The focus of this particular campaign is to raise awareness on the societal problem and shift away from the common rhetoric of victim blaming in which all the focus is on the individual who has survived such violence and not about individual perpetrators. The concept of victimhood alone is dangerous as automatically the person having been subjected to such heinous acts is belittled and sympathy is readily given as opposed to empathy.  This is not a battle between genders in which men are seen as the perpetrators - this is a battle with the way in which society has programmed humans to act. The media, the objectification of women in music videos, gender norms – have all played a significant role and merit constructive and in-depth analysis.  


The problem is societal here, in my opinion - the victim is humanity if we enable ourselves to be subjected to social constructionism without introspection or engaging in self-awareness. The problem is within the education system which serves to perpetuate as opposed to challenge gender norms, in which no classes exist on gender identity, sex education classes are explained from a heterosexual perspective ostracizing the homosexual, transsexual and transgendered perspectives.

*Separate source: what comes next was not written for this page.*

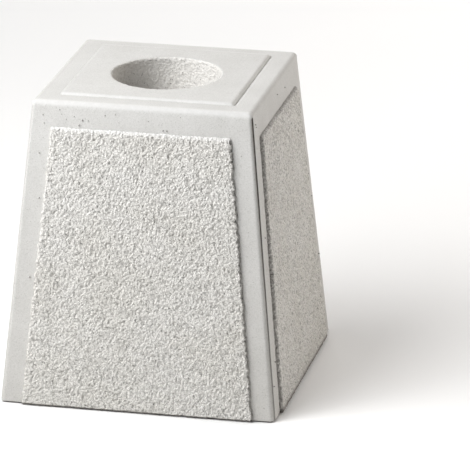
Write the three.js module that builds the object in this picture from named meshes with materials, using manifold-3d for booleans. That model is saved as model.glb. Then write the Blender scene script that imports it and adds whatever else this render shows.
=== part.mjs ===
// Column base block: one block of cast stone, a square pyramid cut off flat at the top.
// Each of its four faces carries a rough raised panel between smooth margins. On the top a low
// smooth seat surrounds a round socket for the column's foot.
// Millimetres, +Z up, front towards -Y, origin on the ground under the middle of the block.

import * as THREE from 'three';
import { mergeVertices } from 'three/addons/utils/BufferGeometryUtils.js';
import Module from 'manifold-3d';

const wasm = await Module();
wasm.setup();

// Block
const topWidth = 220; // across the block at its top margin
const baseWidth = 280; // across the block on the ground
const bodyHeight = 310; // ground to top margin
const topEdgeRadius = 4.5; // rounding between the top margin and each face
const sideFaceOut = 0.8; // how far the side faces stand out past the square

// Upright corners: the front and back faces end in a rounding, and a narrow quirk parts it from
// the side face, which starts a small step further out
const cornerRadiusTop = 3;
const cornerRadiusBase = 4.3;
const quirkStep = 0.8;
const quirkWidth = 1.3;
const quirkDepth = 2.4;
const quirkInTopEdge = 0.3; // share of the quirk's size that is left in the rounded top edge
const quirkRunOut = 4; // height under that edge over which it fades

// Seat on the top
const seatMargin = 21.5; // from the block's top edge to the foot of the seat's wall
const seatRise = 2.2; // seat above the top margin
const seatDraft = 2.4; // how far its wall leans in
const seatCornerRadius = 3;

// Socket in the seat
const socketDiameter = 110;
const socketDepth = 150; // seat to the socket's floor
const socketRimRadius = 2.5;

// Rough panels on the front and back, and on the two sides
const frontPanelSideMargin = 21;
const frontPanelTopMargin = 25.5;
const frontPanelProud = 4.2;
const sidePanelSideMargin = 26;
const sidePanelTopMargin = 29.5;
const sidePanelProud = 3.4;
const panelWallDraft = 2; // how far each panel's walls lean in

// How finely the round forms are divided, and how far joined and cut solids reach past a surface
const socketSides = 64;
const roundingSteps = 5;
const jointDepth = 3;
const mergeTolerance = 1e-4;

const stoneColour = 0xdcdbd7;
const stoneRoughness = 0.9;

const quarterTurn = Math.PI / 2;

/** Half the block's width at a height, without its corner and edge roundings. */
function halfWidthAt(z) {
  return THREE.MathUtils.mapLinear(z, 0, bodyHeight, baseWidth, topWidth) / 2;
}

/** A closed body from stacked outlines with equal numbers of points, each {z, points}. */
function stackedBody(sections) {
  const count = sections[0].points.length;
  const positions = [];
  for (const section of sections) {
    for (const point of section.points) positions.push(point.x, point.y, section.z);
  }
  const triangles = [];
  for (let level = 0; level + 1 < sections.length; level++) {
    for (let i = 0; i < count; i++) {
      const next = (i + 1) % count;
      const low = level * count;
      const high = low + count;
      triangles.push(low + i, low + next, high + next, low + i, high + next, high + i);
    }
  }
  const topStart = (sections.length - 1) * count;
  for (const [a, b, c] of THREE.ShapeUtils.triangulateShape(sections[0].points, [])) {
    triangles.push(c, b, a);
  }
  for (const [a, b, c] of THREE.ShapeUtils.triangulateShape(sections[sections.length - 1].points, [])) {
    triangles.push(topStart + a, topStart + b, topStart + c);
  }
  const geometry = new THREE.BufferGeometry();
  geometry.setAttribute('position', new THREE.Float32BufferAttribute(positions, 3));
  geometry.setIndex(triangles);
  return geometry;
}

/** Makes a solid, ready for joining and cutting, from a closed three.js geometry. */
function toSolid(geometry) {
  const bare = geometry.clone();
  bare.deleteAttribute('normal');
  bare.deleteAttribute('uv');
  const merged = mergeVertices(bare, mergeTolerance);
  return new wasm.Manifold(new wasm.Mesh({
    numProp: 3,
    vertProperties: new Float32Array(merged.attributes.position.array),
    triVerts: new Uint32Array(merged.index.array),
  }));
}

/** Turns a solid back into a three.js geometry. */
function toGeometry(solid) {
  const mesh = solid.getMesh();
  const geometry = new THREE.BufferGeometry();
  geometry.setAttribute('position', new THREE.Float32BufferAttribute(mesh.vertProperties, 3));
  geometry.setIndex(Array.from(mesh.triVerts));
  geometry.computeVertexNormals();
  return geometry;
}

/** One corner of the block's outline, front right, from the front face round to the side face. */
function cornerPoints(half, radius, quirk) {
  const side = half + sideFaceOut;
  const centreX = side - quirkStep * quirk - radius;
  const centreY = -half + radius;
  const points = [];
  for (let i = 0; i <= roundingSteps; i++) {
    const angle = -quarterTurn + quarterTurn * i / roundingSteps;
    points.push(new THREE.Vector2(centreX + radius * Math.cos(angle), centreY + radius * Math.sin(angle)));
  }
  const width = quirkWidth * quirk;
  points.push(new THREE.Vector2(centreX + radius - quirkDepth * quirk, centreY + width / 2));
  points.push(new THREE.Vector2(side, centreY + width));
  return points;
}

/** The block's whole outline: the front right corner mirrored to the other three. */
function blockOutline(half, radius, quirk) {
  const frontRight = cornerPoints(half, radius, quirk);
  const mirror = (points, sx, sy) => points.map((p) => new THREE.Vector2(sx * p.x, sy * p.y));
  return [
    ...frontRight,
    ...mirror(frontRight, 1, -1).reverse(),
    ...mirror(frontRight, -1, -1),
    ...mirror(frontRight, -1, 1).reverse(),
  ];
}

/** The block itself, with its sloping faces, quirked corners and rounded top edge. */
function blockSolid() {
  const sectionAt = (z, inset, quirk) => {
    const radius = THREE.MathUtils.lerp(cornerRadiusBase, cornerRadiusTop, z / bodyHeight);
    return { z, points: blockOutline(halfWidthAt(z) - inset, radius, quirk) };
  };
  const edgeStart = bodyHeight - topEdgeRadius;
  const sections = [sectionAt(0, 0, 1), sectionAt(edgeStart - quirkRunOut, 0, 1)];
  for (let i = 0; i <= roundingSteps; i++) {
    const angle = quarterTurn * i / roundingSteps;
    const z = edgeStart + topEdgeRadius * Math.sin(angle);
    sections.push(sectionAt(z, topEdgeRadius * (1 - Math.cos(angle)), quirkInTopEdge));
  }
  return toSolid(stackedBody(sections));
}

/** A square outline with rounded corners. */
function roundedSquare(half, radius) {
  const points = [];
  for (let corner = 0; corner < 4; corner++) {
    const start = quarterTurn * (corner - 1);
    const centre = new THREE.Vector2(half - radius, half - radius).rotateAround(new THREE.Vector2(), start);
    for (let i = 0; i <= roundingSteps; i++) {
      const angle = start + quarterTurn * i / roundingSteps;
      const offset = new THREE.Vector2(radius, 0).rotateAround(new THREE.Vector2(), angle);
      points.push(centre.clone().add(offset));
    }
  }
  return points;
}

/** The low smooth seat that stands on the top margin. */
function seatSolid() {
  const foot = topWidth / 2 - seatMargin;
  const lean = seatDraft / seatRise;
  const sectionAt = (rise) => ({
    z: bodyHeight + rise,
    points: roundedSquare(foot - lean * rise, seatCornerRadius),
  });
  return toSolid(stackedBody([sectionAt(-jointDepth), sectionAt(seatRise)]));
}

/** The space of the socket, from its floor up past the seat, with a rounded rim. */
function socketSpace() {
  const radius = socketDiameter / 2;
  const seatLevel = bodyHeight + seatRise;
  const profile = [
    new THREE.Vector2(0, seatLevel - socketDepth),
    new THREE.Vector2(radius, seatLevel - socketDepth),
  ];
  for (let i = 0; i <= roundingSteps; i++) {
    const angle = quarterTurn * i / roundingSteps;
    profile.push(new THREE.Vector2(
      radius + socketRimRadius * (1 - Math.cos(angle)),
      seatLevel - socketRimRadius * (1 - Math.sin(angle))));
  }
  profile.push(new THREE.Vector2(radius + socketRimRadius, seatLevel + jointDepth));
  profile.push(new THREE.Vector2(0, seatLevel + jointDepth));
  const space = new THREE.LatheGeometry(profile, socketSides);
  space.rotateX(quarterTurn);
  return toSolid(space);
}

/** A raised panel on a front face that stands out by faceOut, then turned in place. */
function panelSolid(sideMargin, topMargin, proud, faceOut, turn) {
  const lean = panelWallDraft / proud;
  const rim = (out) => {
    const top = bodyHeight - topMargin - lean * out;
    const corner = (z, side) => new THREE.Vector3(
      side * (halfWidthAt(z) - sideMargin - lean * out), -halfWidthAt(z) - faceOut - out, z);
    return [corner(0, -1), corner(0, 1), corner(top, 1), corner(top, -1)];
  };
  const corners = [...rim(-jointDepth), ...rim(proud)];
  const geometry = new THREE.BufferGeometry().setFromPoints(corners);
  geometry.setIndex([
    0, 3, 2, 0, 2, 1,
    4, 5, 6, 4, 6, 7,
    0, 1, 5, 0, 5, 4,
    1, 2, 6, 1, 6, 5,
    2, 3, 7, 2, 7, 6,
    3, 0, 4, 3, 4, 7,
  ]);
  geometry.rotateZ(turn);
  return toSolid(geometry);
}

/** The whole casting: block, seat and four panels in one, with the socket cut out. */
function baseBlockGeometry() {
  let casting = blockSolid().add(seatSolid());
  for (const turn of [0, 2 * quarterTurn]) {
    casting = casting.add(
      panelSolid(frontPanelSideMargin, frontPanelTopMargin, frontPanelProud, 0, turn));
    casting = casting.add(
      panelSolid(sidePanelSideMargin, sidePanelTopMargin, sidePanelProud, sideFaceOut, turn + quarterTurn));
  }
  return toGeometry(casting.subtract(socketSpace()));
}

const stone = new THREE.MeshStandardMaterial({
  color: stoneColour,
  roughness: stoneRoughness,
  metalness: 0,
});

const baseBlock = new THREE.Mesh(baseBlockGeometry(), stone);
baseBlock.name = 'base_block';

const columnBase = new THREE.Group();
columnBase.add(baseBlock);

export default columnBase;
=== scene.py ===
"""Column base block: one casting of pale stone with hammered panels, a seat and a round socket.

Metres, +Z up, front towards -Y. The casting is drawn as a body (margins, seat, socket and
underside) and four rough panels that are bedded in its faces; all five replace the one CAD solid.
"""

import math

import bmesh
import bpy
import numpy as np
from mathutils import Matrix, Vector, noise


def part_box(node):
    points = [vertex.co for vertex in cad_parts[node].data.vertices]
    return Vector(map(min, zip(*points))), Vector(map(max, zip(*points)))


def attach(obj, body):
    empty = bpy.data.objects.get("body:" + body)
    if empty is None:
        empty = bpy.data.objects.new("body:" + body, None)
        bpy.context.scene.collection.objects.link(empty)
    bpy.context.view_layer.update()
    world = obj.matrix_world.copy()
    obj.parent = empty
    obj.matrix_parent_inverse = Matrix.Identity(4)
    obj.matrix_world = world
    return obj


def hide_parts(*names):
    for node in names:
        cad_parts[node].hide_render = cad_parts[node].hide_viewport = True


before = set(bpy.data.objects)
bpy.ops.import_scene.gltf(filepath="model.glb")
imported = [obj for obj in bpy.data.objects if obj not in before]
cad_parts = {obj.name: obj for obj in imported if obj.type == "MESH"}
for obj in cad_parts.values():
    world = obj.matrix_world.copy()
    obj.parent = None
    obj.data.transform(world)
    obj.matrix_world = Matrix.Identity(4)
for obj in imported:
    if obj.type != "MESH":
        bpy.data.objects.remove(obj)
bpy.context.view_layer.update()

NODE = "base_block"
MM = 0.001
QUARTER = math.pi / 2
RANDOM_SEED = 27

# Block, from the frame and the sizes of the CAD model
BLOCK_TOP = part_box(NODE)[1][2]
SEAT_RISE = 2.2 * MM
BODY_HEIGHT = BLOCK_TOP - SEAT_RISE
TOP_HALF = 110 * MM
BASE_HALF = 140 * MM
TOP_EDGE_RADIUS = 4.5 * MM
SIDE_OUT = 0.8 * MM  # how far the side faces stand out past the square

# Underside: worn lips that leave a dark gap on the floor, and the foot behind them
LIP_RADIUS = 1.0 * MM
BODY_GAP = 1.1 * MM
PANEL_GAP = 1.5 * MM
FOOT_INSET = 9 * MM

# Upright corners: rounding of the front and back faces, and the quirk beside it
CORNER_RADIUS_TOP = 3.0 * MM
CORNER_RADIUS_BASE = 4.3 * MM
QUIRK_STEP = 0.8 * MM
QUIRK_WIDTH = 1.3 * MM
QUIRK_DEPTH = 2.4 * MM
QUIRK_PROFILE = ((0.6, 0.2), (1.0, 0.5), (0.6, 0.8))  # shares of its depth and its width
QUIRK_RUN_OUT = 3.0 * MM
QUIRK_LEFT_OVER = 0.1  # share of it that is left round the top edge
CREST_SOFTNESS = 0.35 * MM

# Seat and socket
SEAT_MARGIN = 21.5 * MM
SEAT_EDGE_RUN = 2.4 * MM
SEAT_FOOT = TOP_HALF - SEAT_MARGIN  # from the middle to the foot of the seat's wall
SEAT_CREST = SEAT_FOOT - SEAT_EDGE_RUN
SEAT_CORNER_RADIUS = 3.0 * MM
SEAT_GROOVE_WIDTH = 1.5 * MM  # along the foot of its right wall
SEAT_GROOVE_DEPTH = 1.0 * MM
SOCKET_RADIUS = 55 * MM
SOCKET_FLOOR = BLOCK_TOP - 150 * MM
RIM_RADIUS = 2.5 * MM

# Body mesh: columns on each face and corner, and rings in each part
FACE_COLUMNS = 78
ARC_STEPS = 8
CORNER_COLUMNS = ARC_STEPS + 6
SOCKET_FLOOR_STEPS = 16
SOCKET_WALL_STEPS = 108
SOCKET_WALL_CROWDING = 1.25  # how much closer its rings get towards the top
RIM_STEPS = 6
SEAT_STEPS = 13
EDGE_STEPS = 7
MARGIN_STEPS = 8
FACE_STEPS = 58
FINE_FACE_STEPS = 7  # closer steps just under the top edge
FINE_FACE_STEP = 1.5 * MM
LIP_STEPS = 3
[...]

With regards to domestic violence, so many times I cringe as a counsellor when I hear the comments ‘why didn’t she leave her abusive husband already?’ There seems to be a diffusion of responsibility with regards to gender based violence. In which the individuals subjected to GBV are encouraged to speak up and society at large are bystanders to this process. However, in my opinion, it is our responsibility to question and challenge the current system in place as ‘in the end, we will remember not the words of our enemies, but the silence of our friends’.